A Place in the Thread?

No discussion of a software platform’s strengths and weaknesses is complete until it addresses how well the program fits into the digital thread. In the case of multiscale material modeling and simulation platforms, the answer to this question is essentially an extension of challenges around complexity.

The reality is that it will not be easy to integrate all the required simulation tools into one digital thread because of the multiscale, multiphysics and multi-attribute aspects. To meet this challenge, software providers will have to increase the breadth and depth of their offerings.

“The challenge is to expand and enhance the scope of material definition within the digital thread,” says Hindman. “For example, the majority of toolsets expect the answer for a material and its associated material properties to be discrete. Going forward, these systems will need to be able to tackle the answer to this question based on numerous variables and defined criteria.”

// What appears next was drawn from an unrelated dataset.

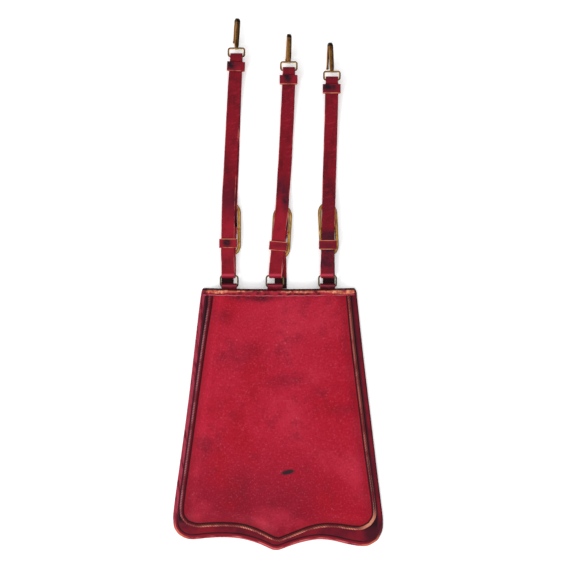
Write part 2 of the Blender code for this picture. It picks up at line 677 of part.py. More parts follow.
def make_buckle(side, sling, finish):
    """An oblong frame, humped where its centre bar crosses it."""
    bar_x, bar = along(sling["far"], sling["bar_y"]), sling["bar_y"]
    half_rail = BUCKLE_RAIL_WIDTH / 2
    half_width = BUCKLE_HALF_WIDTH - half_rail
    outline = rounded_rectangle(half_width, BUCKLE_HALF_LENGTH - half_rail, BUCKLE_CORNER - half_rail,
                                BUCKLE_CORNER_STEPS, BUCKLE_CORNER_LENGTH - half_rail)
    corner_points = BUCKLE_CORNER_STEPS + 1
    top_right, top_left = outline[:corner_points], outline[corner_points:2 * corner_points]
    right = [Vector((half_width, y, 0.0)) for y in BUCKLE_RAIL_MARKS]
    left = [Vector((-half_width, -y, 0.0)) for y in BUCKLE_RAIL_MARKS]
    path = top_left + left + outline[2 * corner_points:] + right + top_right
    centre = Vector((bar_x, bar, BUCKLE_RAIL_Z))
    rise = BUCKLE_BAR_Z - BUCKLE_RAIL_Z
    placed = []
    for p in path:
        lift = rise * bump(p.y, 2 * BUCKLE_BAR_HUMP)
        placed.append(centre + Vector((p.x + sling["frame_lean"] * p.y, p.y, lift)))
    flat_path = [Vector((p.x, p.y, 0)) for p in placed]
    up = Vector((0, 0, 1))
    soft = 0.55

    def section(i):
        across = cross_direction(flat_path, i)
        half_height = BUCKLE_RAIL_HEIGHT / 2
        ring = [(1, -soft), (1, soft), (soft, 1), (-soft, 1), (-1, soft), (-1, -soft), (-soft, -1), (soft, -1)]
        return [across * (a * half_rail) + up * (b * half_height) for a, b in ring]

    made = new_object(f"buckle_frame_{side}", closed_tube(placed, section), finish)
    ends = [Vector((bar_x + reach, bar, BUCKLE_BAR_Z)) for reach in (-half_width, half_width)]
    shape = open_tube(ends, lambda i: round_section(Vector((0, 1, 0)), up, BUCKLE_BAR_RADIUS, 8))
    join(made, shape, f"centre_bar_{side}")


def make_tongue(side, sling, finish):
    """Wire with an eye round the centre bar, its end under the frame's upper bar."""
    bar_x, bar = along(sling["far"], sling["bar_y"]), sling["bar_y"]
    eye = BUCKLE_BAR_RADIUS + CLEARANCE + TONGUE_RADIUS
    turn = fold(bar, BUCKLE_BAR_Z, eye, 20, 285, 9)
    line = turn + [(bar + 4.0, BUCKLE_BAR_Z - eye - 0.05), (bar + 12.0, 2.4), (bar + 22.0, 1.3),
                   (bar + 30.0, 0.95), (bar + 33.6, 0.9)]
    path = [Vector((bar_x, y, z)) for y, z in line]
    side_way = Vector((1, 0, 0))

    def section(i):
        before, after = path[max(i - 1, 0)], path[min(i + 1, len(path) - 1)]
        up = side_way.cross((after - before).normalized())
        return round_section(side_way, up, TONGUE_RADIUS, 6)

    new_object(f"buckle_tongue_{side}", open_tube(path, section), finish)


# The hooks

def make_hook_loop(side, sling, finish):
    x, y, z = along(sling["near"], sling["loop_y"]), loop_bar_y(sling), hook_axis_height(sling)
    centre = Vector((x, y + LOOP_HEIGHT / 2, z))
    path = [centre + p for p in rounded_rectangle(LOOP_HALF_WIDTH, LOOP_HEIGHT / 2, LOOP_CORNER, 3)]
    up = Vector((0, 0, 1))

    def section(i):
        return round_section(cross_direction(path, i), up, LOOP_WIRE, 8)

    made = new_object(f"hook_loop_{side}", closed_tube(path, section), finish)
    boss_y = y + LOOP_HEIGHT
    boss = block((x, boss_y, z), (BOSS_WIDTH, BOSS_LENGTH, BOSS_DEPTH))
    bmesh.ops.bevel(boss, geom=list(boss.edges), offset=0.7 * MM, offset_type="OFFSET", segments=1,
                    profile=0.5, affect="EDGES", material=-1)
    join(made, boss, f"swivel_boss_{side}")
    ends = [Vector((x, boss_y - 4.0, z)), Vector((x, boss_y + 4.0, z))]
    hole = open_tube(ends, lambda i: round_section(Vector((1, 0, 0)), up, PIN_HOLE_RADIUS, 12))
    cut(made, hole, f"swivel_hole_{side}")
    ends = [Vector((x, boss_y - 4.0, z)), Vector((x, boss_y - RIVET_SHOULDER, z))]
    recess = open_tube(ends, lambda i: round_section(Vector((1, 0, 0)), up, RIVET_RECESS_RADIUS, 8))
    cut(made, recess, f"rivet_recess_{side}")


def hook_stations(length, back):
    """Rows of (place along, place back, half width, half depth) from the rivet head to the ball nose.

    The nose lies a distance back from the hook's top."""
    half_gape = HOOK_GAPE / 2
    straight = length - half_gape - 1.4
    head = -RIVET_SHOULDER - CLEARANCE
    above = BOSS_LENGTH / 2 + CLEARANCE
    rows = [
        (head - 0.55, 0.0, 1.1, 1.1), (head - 0.4, 0.0, RIVET_RADIUS, RIVET_RADIUS),
        (head - 0.01, 0.0, RIVET_RADIUS, RIVET_RADIUS),
        (head, 0.0, PIN_RADIUS, PIN_RADIUS), (above, 0.0, PIN_RADIUS, PIN_RADIUS),
        (above + 0.01, 0.0, 2.6, 1.8), (above + 2.0, 0.0, 2.7, 1.6),
        (above + 5.0, 0.0, HOOK_BAR_HALF_WIDTH, HOOK_BAR_HALF_DEPTH),
        (straight, 0.0, HOOK_BAR_HALF_WIDTH, HOOK_BAR_HALF_DEPTH),
    ]
    for step in range(1, 8):
        angle = math.pi * step / 8
        thin = step / 8
        rows.append((straight + half_gape * math.sin(angle), half_gape * (1 - math.cos(angle)),
                     HOOK_BAR_HALF_WIDTH + (1.7 - HOOK_BAR_HALF_WIDTH) * thin,
                     HOOK_BAR_HALF_DEPTH + (HOOK_LEG_RADIUS - HOOK_BAR_HALF_DEPTH) * thin))
    rows.append((straight, HOOK_GAPE, 1.7, HOOK_LEG_RADIUS))
    nose = length - back
    ball = HOOK_BALL_RADIUS
    rows += [(nose + 3.4, HOOK_GAPE, 1.35, 1.25), (nose + 1.7, HOOK_GAPE, 1.2, 1.2)]
    rows += [(nose + 1.2, HOOK_GAPE, 1.6, 1.6), (nose, HOOK_GAPE, ball, ball),
             (nose - 1.2, HOOK_GAPE, 1.5, 1.5), (nose - 1.7, HOOK_GAPE, 0.7, 0.7)]
    return rows


def hook_sideways(row, length, back, splay):
    """How far the hook's free leg has strayed sideways at a row, from its bend to its nose."""
    if row[1] < HOOK_GAPE / 2:
        return 0.0
    return splay * max(0.0, (length - row[0]) / back)


def make_hook(side, sling, finish):
    x, z = along(sling["near"], sling["loop_y"]), hook_axis_height(sling)
    boss_y = loop_bar_y(sling) + LOOP_HEIGHT
    length, back = sling["hook_length"], sling["hook_return"]
    rows = hook_stations(length, back)
    path = [Vector((-hook_sideways(row, length, back, sling["hook_splay"]), row[0], -row[1])) for row in rows]
    side_way = Vector((1, 0, 0))
    flat = 0.5
    ring = [(1, -flat), (1, flat), (0.62, 1), (-0.62, 1), (-1, flat), (-1, -flat), (-0.62, -1), (0.62, -1)]

    def section(i):
        before, after = path[max(i - 1, 0)], path[min(i + 1, len(path) - 1)]
        up = side_way.cross((after - before).normalized())
        return [side_way * (a * rows[i][2]) + up * (b * rows[i][3]) for a, b in ring]

    shape = open_tube(path, section)
    made = new_object(f"hook_{side}", shape, finish)
    made.location = Vector((x, boss_y, z)) * MM
    made.rotation_euler = (0.0, math.radians(sling["hook_turn"]), math.radians(sling["hook_lean"]))


def main():
    clear_scene()
    red = finish_material("red_leather", LEATHER_RED, 0.5, 0.0)
    dark = finish_material("dark_leather", LEATHER_DARK, 0.6, 0.0)
    strap = finish_material("sling_leather", LEATHER_SLING, 0.5, 0.0)
    worn = finish_material("worn_leather", LEATHER_WORN, 0.7, 0.0)
    gold = finish_material("gold_brass", BRASS_GOLD, 0.35, 1.0)
    brown = finish_material("brown_brass", BRASS_BROWN, 0.45, 1.0)
    dull = finish_material("dark_brass", BRASS_DARK, 0.5, 1.0)
    shape = PocketShape()
    make_board(red)
    make_panel(shape, red)
    make_binding(shape, worn)
    for side, sling in SLINGS.items():
        make_chape(side, sling, dark)
        make_ring(side, sling, dull)
        make_sling(side, sling, strap)
        make_keepers(side, sling, dark)
        make_buckle(side, sling, gold)
        make_tongue(side, sling, gold)
        make_hook_loop(side, sling, gold)
        make_hook(side, sling, brown)


main()
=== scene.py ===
"""Looks of a plain red leather sabretache that lies on its face with its three slings laid out."""

import bisect
import math

import bmesh
import bpy
import numpy as np
from mathutils import Matrix, Vector


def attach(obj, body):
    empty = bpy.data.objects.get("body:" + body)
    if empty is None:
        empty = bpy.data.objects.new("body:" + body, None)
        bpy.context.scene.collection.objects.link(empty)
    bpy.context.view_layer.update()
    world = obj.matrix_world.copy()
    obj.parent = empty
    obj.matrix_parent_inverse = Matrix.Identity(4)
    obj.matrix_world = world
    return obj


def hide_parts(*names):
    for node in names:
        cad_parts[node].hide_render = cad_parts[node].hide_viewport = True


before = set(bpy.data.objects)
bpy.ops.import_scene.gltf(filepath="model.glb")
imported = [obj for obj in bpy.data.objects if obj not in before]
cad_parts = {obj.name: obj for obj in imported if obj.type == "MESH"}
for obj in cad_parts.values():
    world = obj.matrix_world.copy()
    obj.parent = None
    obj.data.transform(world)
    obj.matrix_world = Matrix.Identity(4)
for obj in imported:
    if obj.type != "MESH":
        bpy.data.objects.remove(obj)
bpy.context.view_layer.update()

UP = Vector((0, 0, 1))
SIDEWAYS = Vector((1, 0, 0))
# Degrees between two faces from which their edge stays sharp
SHARP_ANGLE = 40.0
# In metres, for corners that become one
MERGE_DISTANCE = 0.000005
# Lengths from here to the slings' table are in millimetres, turned into metres when a mesh is made
MM = 0.001
CLEARANCE = 0.3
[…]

These modeling and simulation platforms are certainly works in progress, and their growth and enhancement are closely linked to general AM technology. The software providers, however, still must improve their platforms’ interoperability and connectivity if they plan to be a contributing part of digital thread.

“Additive manufacturing has long moved past the state of being just for prototyping in many industries, so the imperative is to connect workflows and the digital thread in an actionable way to the shop floor so that test, metrology and serial production data can be used to validate, correct and improve design choices and manufacturing processes,” says Toyserkani.